Electrochemical Redox Behavior of Li Ion Conducting Sulfide Solid Electrolytes

The lithium-phosphorus-sulfide family of solid electrolytes has attracted much attention for applications in solid-state batteries, as it exhibits some of the highest lithium ion conductivities of solid electrolytes to date. Here, we systematically assess the stability of the beta-Li3PS4 exemplar over a wide electrochemical window, from 0 to 5 V vs Li/Li+, that encompasses the potentials of all negative electrodes and most positive electrodes of interest for high energy density lithium batteries. By use of a unique cell construction in which the solid electrolyte is fabricated as an electroactive electrode by adding carbon as an electronic conductor, redox activity is amplified.
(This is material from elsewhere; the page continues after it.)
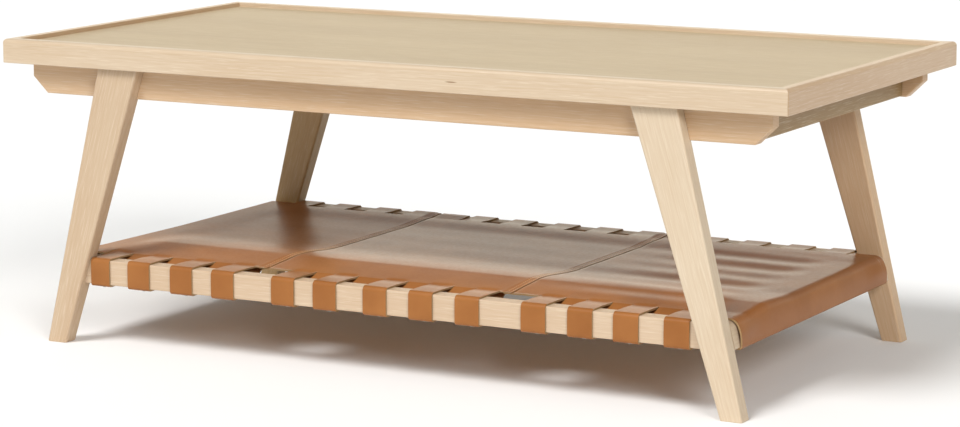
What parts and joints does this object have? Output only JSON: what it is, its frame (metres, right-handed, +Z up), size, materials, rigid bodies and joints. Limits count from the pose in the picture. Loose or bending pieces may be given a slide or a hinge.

The interphase (SEI)-forming solid-state reactions at high potential are found to be irreversible and passivating, whereas those occurring at low potential are reversible. This contrasts with the irreversible anode SEI formed at low potentials in lithium ion and lithium metal batteries and the general absence of an SEI at cathode potentials. Using elemental sulfur and phosphorus as redox-active internal standards, we show that the redox behavior of beta-Li3PS4 upon decomposition is essentially a superposition of that of sulfur and phosphorus species formed at the interphase.